One respondent who had heard of this tradition in his village in EHP reflected on the traditional transformation of penile shooting whereby, today young men were choosing to undergo dorsal slits for precisely the same reasons their ancestors had practiced penile and nasal bloodletting.
It’s like the practice of shooting the nose and such. Shoot a spear [arrow] at the head of the cock of the men, it is custom. It is a custom of the past which and still is now. Now we are here, it is a new time where similar customs are dying now and men are only going for the practice of cutting the foreskin. Harold, M, EHP.
Traditional penile shooting associated with ceremonial and cultural observances now appears to be rare, largely confined to tambunataim (the time of the ancestors):
I can’t tell you about this [penile shooting] because it is not done during our time. It was during our grandfather’s time and is already finished. Now, during our time, there isn’t any more of this practice. It ended during our father’s and grandfather’s time. Hadrian, M, ESP.
Although a few opinions were provided, it was unclear exactly why penile shooting in association with initiation had ceased in traditionally practicing areas. One elder spoke of the role of Christianity in bringing an end to penile shooting as it was deemed a ‘bad custom’. Valentine, another village elder in ESP, told us that penile shooting ceased in his village during the 1980s and that traditional knowledge associated with these practices have now largely been lost:
It’s finished now…it’s not really finished, it is there but we don’t have the elders here anymore who can do it. So we go to the other village’s style to do to prevent diseases. It is because the knowledge of penile shooting died with the ancestors…because the elders who have knowledge to do this thing have all died. They took away these songs with them. They no longer give to, transfer to, other people, elders and like will hold it [the knowledge] and when we grow up they give it to us. They don’t give these things unnecessarily, it’s against the law; forbidden. Like because we don’t know this songs, the magic words. We’re not sure now. Valentine, M, ESP.

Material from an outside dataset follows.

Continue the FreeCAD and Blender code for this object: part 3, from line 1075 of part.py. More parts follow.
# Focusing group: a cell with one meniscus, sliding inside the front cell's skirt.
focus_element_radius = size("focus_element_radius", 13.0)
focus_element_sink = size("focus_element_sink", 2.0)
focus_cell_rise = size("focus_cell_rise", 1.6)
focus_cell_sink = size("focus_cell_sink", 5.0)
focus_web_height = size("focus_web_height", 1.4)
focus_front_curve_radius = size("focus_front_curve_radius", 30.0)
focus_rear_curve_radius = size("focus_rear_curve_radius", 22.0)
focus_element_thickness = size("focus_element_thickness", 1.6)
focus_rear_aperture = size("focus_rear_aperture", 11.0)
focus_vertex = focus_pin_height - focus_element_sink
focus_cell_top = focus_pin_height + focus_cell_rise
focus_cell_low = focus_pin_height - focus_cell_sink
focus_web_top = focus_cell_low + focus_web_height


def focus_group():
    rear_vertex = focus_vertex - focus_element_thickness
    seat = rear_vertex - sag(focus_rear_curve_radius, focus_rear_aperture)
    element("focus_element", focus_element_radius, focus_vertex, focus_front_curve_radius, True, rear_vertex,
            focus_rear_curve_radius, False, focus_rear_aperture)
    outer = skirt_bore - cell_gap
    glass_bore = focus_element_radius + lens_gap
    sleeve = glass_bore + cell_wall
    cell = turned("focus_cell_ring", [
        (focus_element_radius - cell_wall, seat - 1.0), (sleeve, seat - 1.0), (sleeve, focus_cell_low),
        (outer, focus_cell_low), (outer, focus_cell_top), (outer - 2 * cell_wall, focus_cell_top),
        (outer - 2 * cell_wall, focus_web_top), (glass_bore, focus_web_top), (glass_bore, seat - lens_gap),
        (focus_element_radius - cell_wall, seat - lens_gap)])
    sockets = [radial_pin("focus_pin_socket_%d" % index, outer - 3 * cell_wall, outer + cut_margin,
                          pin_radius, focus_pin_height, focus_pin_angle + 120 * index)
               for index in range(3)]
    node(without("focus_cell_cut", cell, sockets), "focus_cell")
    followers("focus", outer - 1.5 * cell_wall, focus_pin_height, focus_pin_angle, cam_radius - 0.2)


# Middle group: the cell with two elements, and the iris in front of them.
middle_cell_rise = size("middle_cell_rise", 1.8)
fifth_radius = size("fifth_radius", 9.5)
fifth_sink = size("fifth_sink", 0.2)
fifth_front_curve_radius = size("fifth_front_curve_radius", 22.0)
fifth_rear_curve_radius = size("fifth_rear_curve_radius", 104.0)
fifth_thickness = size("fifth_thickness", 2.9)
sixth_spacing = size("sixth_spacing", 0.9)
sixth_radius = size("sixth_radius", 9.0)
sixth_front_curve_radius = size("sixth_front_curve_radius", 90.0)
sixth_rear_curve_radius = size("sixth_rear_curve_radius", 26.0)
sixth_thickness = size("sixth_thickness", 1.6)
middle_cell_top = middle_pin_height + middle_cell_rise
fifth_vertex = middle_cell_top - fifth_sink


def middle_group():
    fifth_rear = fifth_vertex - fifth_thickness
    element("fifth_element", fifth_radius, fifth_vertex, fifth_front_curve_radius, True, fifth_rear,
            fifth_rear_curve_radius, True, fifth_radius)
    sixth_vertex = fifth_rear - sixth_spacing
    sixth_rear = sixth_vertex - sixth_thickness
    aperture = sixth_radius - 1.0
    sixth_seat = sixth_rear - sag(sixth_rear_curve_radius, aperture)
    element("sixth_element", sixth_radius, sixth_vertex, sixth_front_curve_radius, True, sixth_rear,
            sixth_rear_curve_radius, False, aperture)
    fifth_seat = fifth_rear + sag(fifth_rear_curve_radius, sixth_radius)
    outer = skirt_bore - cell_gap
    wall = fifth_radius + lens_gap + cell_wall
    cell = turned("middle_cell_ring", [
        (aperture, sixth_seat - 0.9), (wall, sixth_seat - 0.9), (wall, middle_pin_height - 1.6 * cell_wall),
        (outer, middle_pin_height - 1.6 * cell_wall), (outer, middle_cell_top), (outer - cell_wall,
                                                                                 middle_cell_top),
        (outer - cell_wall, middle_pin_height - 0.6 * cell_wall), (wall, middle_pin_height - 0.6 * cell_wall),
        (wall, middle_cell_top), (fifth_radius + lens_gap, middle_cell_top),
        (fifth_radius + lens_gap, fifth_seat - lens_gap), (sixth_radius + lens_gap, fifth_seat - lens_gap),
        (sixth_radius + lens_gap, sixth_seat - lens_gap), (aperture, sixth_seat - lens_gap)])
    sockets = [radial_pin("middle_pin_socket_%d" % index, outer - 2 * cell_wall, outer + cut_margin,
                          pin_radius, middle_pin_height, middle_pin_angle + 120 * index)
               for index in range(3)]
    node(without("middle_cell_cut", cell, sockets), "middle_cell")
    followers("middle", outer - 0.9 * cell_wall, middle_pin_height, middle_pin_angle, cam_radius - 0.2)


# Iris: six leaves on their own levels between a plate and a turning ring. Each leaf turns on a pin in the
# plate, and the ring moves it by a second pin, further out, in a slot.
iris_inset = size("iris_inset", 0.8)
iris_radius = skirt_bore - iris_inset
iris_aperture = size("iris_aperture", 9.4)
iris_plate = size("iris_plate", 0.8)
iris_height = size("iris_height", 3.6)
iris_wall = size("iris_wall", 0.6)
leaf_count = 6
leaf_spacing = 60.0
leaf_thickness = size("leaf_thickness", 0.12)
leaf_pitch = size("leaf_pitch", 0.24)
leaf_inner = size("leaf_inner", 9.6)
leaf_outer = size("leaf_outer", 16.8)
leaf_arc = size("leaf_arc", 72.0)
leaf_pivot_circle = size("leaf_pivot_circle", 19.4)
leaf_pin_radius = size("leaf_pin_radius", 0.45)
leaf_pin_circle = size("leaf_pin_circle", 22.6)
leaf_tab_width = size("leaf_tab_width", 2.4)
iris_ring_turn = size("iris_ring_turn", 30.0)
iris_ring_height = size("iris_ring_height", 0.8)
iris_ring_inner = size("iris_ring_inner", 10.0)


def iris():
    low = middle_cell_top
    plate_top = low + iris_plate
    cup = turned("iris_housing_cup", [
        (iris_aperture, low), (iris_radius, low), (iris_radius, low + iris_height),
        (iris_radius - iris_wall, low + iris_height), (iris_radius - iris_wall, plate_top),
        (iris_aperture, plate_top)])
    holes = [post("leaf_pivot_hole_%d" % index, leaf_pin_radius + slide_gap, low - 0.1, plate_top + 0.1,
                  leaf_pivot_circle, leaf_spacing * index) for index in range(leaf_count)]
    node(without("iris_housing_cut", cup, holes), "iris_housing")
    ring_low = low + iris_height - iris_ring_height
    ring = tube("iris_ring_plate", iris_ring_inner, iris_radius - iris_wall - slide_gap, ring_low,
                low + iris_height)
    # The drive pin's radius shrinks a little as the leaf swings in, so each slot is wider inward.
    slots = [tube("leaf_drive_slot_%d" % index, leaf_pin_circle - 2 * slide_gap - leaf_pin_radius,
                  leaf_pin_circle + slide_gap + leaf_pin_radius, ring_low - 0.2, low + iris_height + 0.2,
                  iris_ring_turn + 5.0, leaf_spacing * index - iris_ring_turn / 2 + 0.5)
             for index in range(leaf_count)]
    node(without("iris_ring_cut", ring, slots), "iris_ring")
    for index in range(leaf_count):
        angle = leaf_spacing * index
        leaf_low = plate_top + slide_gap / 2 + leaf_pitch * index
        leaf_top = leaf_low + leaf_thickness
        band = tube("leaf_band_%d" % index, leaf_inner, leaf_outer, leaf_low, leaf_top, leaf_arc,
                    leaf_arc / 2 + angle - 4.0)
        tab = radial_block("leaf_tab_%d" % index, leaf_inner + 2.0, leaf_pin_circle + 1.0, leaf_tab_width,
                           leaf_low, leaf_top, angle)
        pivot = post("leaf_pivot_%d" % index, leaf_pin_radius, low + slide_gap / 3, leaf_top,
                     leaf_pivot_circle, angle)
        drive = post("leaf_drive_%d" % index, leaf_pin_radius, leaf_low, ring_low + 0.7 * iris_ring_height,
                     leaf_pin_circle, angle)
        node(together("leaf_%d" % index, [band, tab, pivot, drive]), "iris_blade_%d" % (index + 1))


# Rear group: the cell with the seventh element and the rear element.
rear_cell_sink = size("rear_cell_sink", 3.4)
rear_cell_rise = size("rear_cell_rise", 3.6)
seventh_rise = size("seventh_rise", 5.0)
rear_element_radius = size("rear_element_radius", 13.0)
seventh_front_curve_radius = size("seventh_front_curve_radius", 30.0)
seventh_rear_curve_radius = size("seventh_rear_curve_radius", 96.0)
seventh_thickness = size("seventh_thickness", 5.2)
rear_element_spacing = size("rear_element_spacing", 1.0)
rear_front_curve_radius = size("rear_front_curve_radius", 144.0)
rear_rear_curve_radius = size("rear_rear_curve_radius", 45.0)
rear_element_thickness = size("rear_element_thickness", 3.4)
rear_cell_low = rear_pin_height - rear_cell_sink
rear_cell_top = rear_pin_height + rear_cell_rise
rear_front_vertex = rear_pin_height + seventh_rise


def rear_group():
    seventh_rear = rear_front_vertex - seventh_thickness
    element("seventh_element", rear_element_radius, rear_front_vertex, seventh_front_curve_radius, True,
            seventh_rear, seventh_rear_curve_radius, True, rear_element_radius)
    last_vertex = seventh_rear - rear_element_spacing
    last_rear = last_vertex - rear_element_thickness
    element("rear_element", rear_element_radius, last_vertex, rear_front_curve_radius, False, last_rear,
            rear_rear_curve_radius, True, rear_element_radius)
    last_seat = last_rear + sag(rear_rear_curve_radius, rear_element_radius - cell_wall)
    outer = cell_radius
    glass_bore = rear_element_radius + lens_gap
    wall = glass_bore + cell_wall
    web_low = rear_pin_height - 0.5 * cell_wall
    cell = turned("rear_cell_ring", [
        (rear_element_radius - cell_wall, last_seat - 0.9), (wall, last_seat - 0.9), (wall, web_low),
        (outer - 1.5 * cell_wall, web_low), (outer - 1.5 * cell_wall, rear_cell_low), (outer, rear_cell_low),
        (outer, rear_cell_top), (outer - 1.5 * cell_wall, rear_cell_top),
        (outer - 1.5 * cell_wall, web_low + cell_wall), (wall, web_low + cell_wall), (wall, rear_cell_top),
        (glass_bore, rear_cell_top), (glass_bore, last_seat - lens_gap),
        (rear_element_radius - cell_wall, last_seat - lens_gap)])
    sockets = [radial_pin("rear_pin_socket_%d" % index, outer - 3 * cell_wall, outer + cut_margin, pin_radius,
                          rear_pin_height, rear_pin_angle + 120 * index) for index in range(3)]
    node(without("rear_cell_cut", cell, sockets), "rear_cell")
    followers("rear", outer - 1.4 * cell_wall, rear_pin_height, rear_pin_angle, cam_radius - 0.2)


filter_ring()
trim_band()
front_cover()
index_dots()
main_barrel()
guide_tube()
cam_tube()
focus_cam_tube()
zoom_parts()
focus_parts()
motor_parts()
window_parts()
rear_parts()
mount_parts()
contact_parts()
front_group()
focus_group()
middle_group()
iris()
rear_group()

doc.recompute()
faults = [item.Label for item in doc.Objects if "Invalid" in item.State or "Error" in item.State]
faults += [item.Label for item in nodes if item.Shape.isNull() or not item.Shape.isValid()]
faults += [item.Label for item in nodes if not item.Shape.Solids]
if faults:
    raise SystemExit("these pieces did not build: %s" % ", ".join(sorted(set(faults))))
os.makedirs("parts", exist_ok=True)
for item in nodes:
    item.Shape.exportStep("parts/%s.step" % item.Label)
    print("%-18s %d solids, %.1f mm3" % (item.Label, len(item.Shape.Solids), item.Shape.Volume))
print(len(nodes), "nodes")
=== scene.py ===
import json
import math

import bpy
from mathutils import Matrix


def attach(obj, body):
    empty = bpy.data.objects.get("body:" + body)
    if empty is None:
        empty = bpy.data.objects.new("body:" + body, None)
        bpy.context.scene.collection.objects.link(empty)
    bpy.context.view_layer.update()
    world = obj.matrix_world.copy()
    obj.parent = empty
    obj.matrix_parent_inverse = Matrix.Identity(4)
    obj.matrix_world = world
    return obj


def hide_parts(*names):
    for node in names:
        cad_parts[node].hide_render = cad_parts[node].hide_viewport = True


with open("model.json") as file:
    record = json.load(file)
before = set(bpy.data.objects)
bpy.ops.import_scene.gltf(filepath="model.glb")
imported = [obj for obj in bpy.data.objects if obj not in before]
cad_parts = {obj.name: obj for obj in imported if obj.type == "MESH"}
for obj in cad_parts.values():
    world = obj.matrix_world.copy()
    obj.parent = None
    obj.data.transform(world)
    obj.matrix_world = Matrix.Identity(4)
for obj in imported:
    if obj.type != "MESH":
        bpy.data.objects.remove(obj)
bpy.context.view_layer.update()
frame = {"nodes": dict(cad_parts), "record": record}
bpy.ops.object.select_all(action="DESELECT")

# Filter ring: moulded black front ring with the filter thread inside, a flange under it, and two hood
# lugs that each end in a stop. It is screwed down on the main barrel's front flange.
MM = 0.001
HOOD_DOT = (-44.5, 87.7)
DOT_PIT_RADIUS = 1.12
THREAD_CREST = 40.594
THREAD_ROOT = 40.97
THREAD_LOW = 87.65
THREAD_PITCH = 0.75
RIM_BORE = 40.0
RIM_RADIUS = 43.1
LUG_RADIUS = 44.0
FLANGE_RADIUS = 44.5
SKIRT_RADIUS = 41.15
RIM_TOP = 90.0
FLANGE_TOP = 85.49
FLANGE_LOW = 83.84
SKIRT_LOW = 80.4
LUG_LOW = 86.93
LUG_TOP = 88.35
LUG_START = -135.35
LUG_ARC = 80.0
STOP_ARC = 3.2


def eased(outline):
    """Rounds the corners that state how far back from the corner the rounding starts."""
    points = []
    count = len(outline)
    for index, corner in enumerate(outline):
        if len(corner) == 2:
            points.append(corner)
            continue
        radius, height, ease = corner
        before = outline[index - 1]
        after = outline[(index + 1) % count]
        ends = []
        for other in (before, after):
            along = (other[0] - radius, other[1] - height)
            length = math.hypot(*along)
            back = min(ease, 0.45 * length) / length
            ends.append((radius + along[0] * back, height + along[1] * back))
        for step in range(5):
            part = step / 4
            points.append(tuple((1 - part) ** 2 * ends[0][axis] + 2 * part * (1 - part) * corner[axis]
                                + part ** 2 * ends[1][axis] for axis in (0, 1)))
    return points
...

Valentine did however believe that penile shooting would be revived with the repair of the village haus tambaran (men’s spirit house). While elders such as Valentine and Sailor believe that the traditional custom of penile shooting is dead, many young men in these communities continue to practice a contemporary form of penile shooting. One informant in particular, Xavier, had induced penile bleeding to treat an illness, a few days before our arrival in the village by cutting the head of his penis with glass.
Contemporary penile bleeding practices outside the traditional context of male initiation appear to be practiced in the Sepik, Eastern Highlands and Madang areas. Reflecting on the use of this practice to bring health, Franco, a university student in Port Moresby, NCD, reflected on his and his community’s practices:
Regarding the shooting of the skin, shooting the head of the cock… we use the bamboo skin… split a bamboo. The tip will be very sharp, so you will go and shoot its head [into the urethra] and blood will come down. So, there are people who know. It is like, lately, boys from the village are doing it. They did it and it has become part of their custom. Franco, M, NCD.